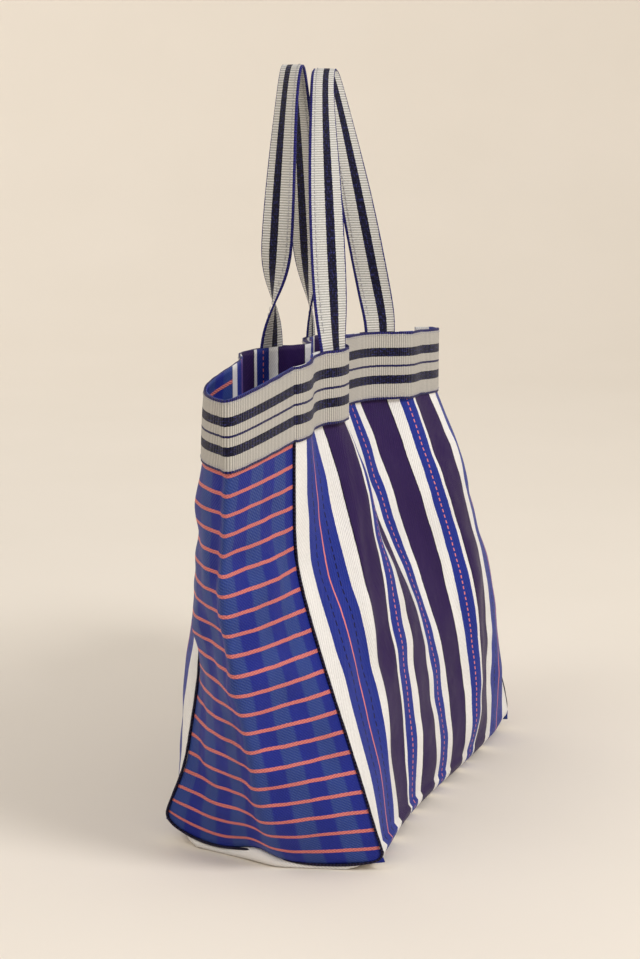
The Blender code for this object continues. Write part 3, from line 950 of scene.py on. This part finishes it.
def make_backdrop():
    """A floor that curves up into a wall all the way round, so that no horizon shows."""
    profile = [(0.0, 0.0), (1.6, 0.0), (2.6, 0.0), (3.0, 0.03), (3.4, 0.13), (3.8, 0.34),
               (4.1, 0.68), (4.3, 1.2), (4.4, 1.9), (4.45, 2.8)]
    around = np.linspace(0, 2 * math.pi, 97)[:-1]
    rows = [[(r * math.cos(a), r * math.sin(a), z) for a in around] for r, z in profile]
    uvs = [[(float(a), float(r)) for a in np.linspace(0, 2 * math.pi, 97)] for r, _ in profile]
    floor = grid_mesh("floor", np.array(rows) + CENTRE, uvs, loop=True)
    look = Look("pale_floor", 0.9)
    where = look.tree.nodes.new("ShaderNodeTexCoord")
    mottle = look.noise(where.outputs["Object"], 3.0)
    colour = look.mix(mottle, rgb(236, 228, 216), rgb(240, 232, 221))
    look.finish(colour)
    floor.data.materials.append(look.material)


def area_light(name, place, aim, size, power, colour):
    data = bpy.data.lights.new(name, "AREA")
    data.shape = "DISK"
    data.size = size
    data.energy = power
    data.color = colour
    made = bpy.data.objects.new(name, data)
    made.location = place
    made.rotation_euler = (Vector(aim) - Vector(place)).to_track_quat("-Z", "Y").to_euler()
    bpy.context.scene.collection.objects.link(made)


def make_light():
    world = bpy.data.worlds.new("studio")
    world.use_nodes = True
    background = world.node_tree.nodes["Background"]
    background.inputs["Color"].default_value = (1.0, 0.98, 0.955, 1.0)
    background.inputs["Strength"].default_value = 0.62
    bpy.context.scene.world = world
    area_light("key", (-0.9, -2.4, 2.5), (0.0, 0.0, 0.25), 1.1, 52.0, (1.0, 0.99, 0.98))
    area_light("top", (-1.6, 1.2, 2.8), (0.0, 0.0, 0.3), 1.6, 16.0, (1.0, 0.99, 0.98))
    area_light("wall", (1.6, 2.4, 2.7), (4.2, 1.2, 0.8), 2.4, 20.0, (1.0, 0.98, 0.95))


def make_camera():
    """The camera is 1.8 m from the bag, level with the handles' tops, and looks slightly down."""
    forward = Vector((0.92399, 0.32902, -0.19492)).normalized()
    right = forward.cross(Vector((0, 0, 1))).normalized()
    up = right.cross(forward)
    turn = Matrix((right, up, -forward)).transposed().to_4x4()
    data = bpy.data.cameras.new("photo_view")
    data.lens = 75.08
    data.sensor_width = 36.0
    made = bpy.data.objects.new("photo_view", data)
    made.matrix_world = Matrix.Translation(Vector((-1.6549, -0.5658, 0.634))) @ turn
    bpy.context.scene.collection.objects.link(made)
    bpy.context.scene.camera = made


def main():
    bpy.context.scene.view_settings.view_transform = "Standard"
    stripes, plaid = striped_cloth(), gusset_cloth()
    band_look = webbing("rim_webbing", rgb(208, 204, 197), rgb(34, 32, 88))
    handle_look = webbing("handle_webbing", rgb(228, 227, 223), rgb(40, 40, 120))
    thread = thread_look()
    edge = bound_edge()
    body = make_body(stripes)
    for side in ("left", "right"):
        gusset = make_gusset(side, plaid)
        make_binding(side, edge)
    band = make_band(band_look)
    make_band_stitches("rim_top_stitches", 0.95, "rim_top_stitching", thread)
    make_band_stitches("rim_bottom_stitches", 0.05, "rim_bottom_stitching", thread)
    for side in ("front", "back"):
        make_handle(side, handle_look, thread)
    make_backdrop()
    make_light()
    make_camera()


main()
──────────
Aim: Copy down every line of the material above that includes the string "from".

Solution for this task:
The Blender code for this object continues. Write part 3, from line 950 of scene.py on. This part finishes it.
    """The camera is 1.8 m from the bag, level with the handles' tops, and looks slightly down."""